JEFFREY COHAN, who according to the New York Times can “play several superstar flutists one might name under the table”, and is “The Flute Master” according to the Boston Globe, has performed throughout Europe, the United States, Australia, New Zealand, and for the USIA Arts America Program in the South Pacific, South America, Turkey and Portugal. First Prize winner of the Olga Koussevitzky Young Artist Competition in New York and recipient of grants from the Martha Baird Rockefeller Fund for Music and the French Government, he has received international acclaim as a modern flutist and as one of the foremost specialists on transverse flutes from the renaissance through the early 19th century. He is the only musician to have been awarded both the highest prize in the Concours Musica Antiqua in Bruges, Belgium, which he won together with lutenist Stephen Stubbs, and the Erwin Bodky Award in Boston - two of the most prestigious prizes for performers on period instruments. He is artistic director of the Salish Sea Early Music Festival.

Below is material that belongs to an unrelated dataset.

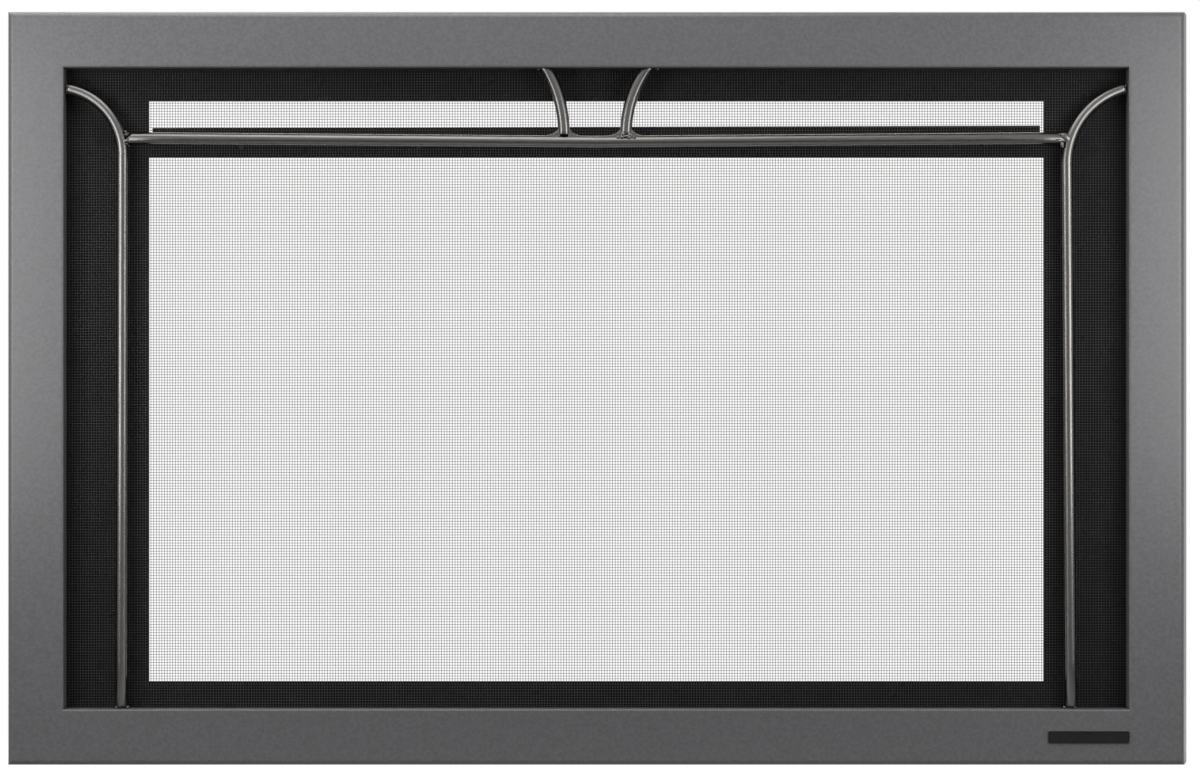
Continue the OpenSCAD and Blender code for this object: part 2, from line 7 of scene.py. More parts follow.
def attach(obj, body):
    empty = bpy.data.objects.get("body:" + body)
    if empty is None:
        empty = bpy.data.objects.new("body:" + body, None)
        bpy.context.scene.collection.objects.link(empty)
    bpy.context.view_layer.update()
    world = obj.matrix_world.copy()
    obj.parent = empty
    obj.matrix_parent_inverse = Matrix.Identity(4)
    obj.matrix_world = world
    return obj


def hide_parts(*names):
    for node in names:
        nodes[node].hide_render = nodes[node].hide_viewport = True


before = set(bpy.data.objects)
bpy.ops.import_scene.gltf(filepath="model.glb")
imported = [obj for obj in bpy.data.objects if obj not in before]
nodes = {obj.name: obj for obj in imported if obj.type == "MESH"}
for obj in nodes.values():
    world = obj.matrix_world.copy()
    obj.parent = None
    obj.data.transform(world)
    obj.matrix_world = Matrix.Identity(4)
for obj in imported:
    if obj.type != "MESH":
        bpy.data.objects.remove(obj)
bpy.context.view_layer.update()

The Salish Sea Early Music Festival presents early chamber music on period instruments around Salish Sea and in Eastern Washington, and is a 501(c)3 non-profit organization. The Salish Sea Early Music Festival is proud to be an affiliate organization of Early Music America, which develops, strengthens, and celebrates early music and historically informed performance in North America.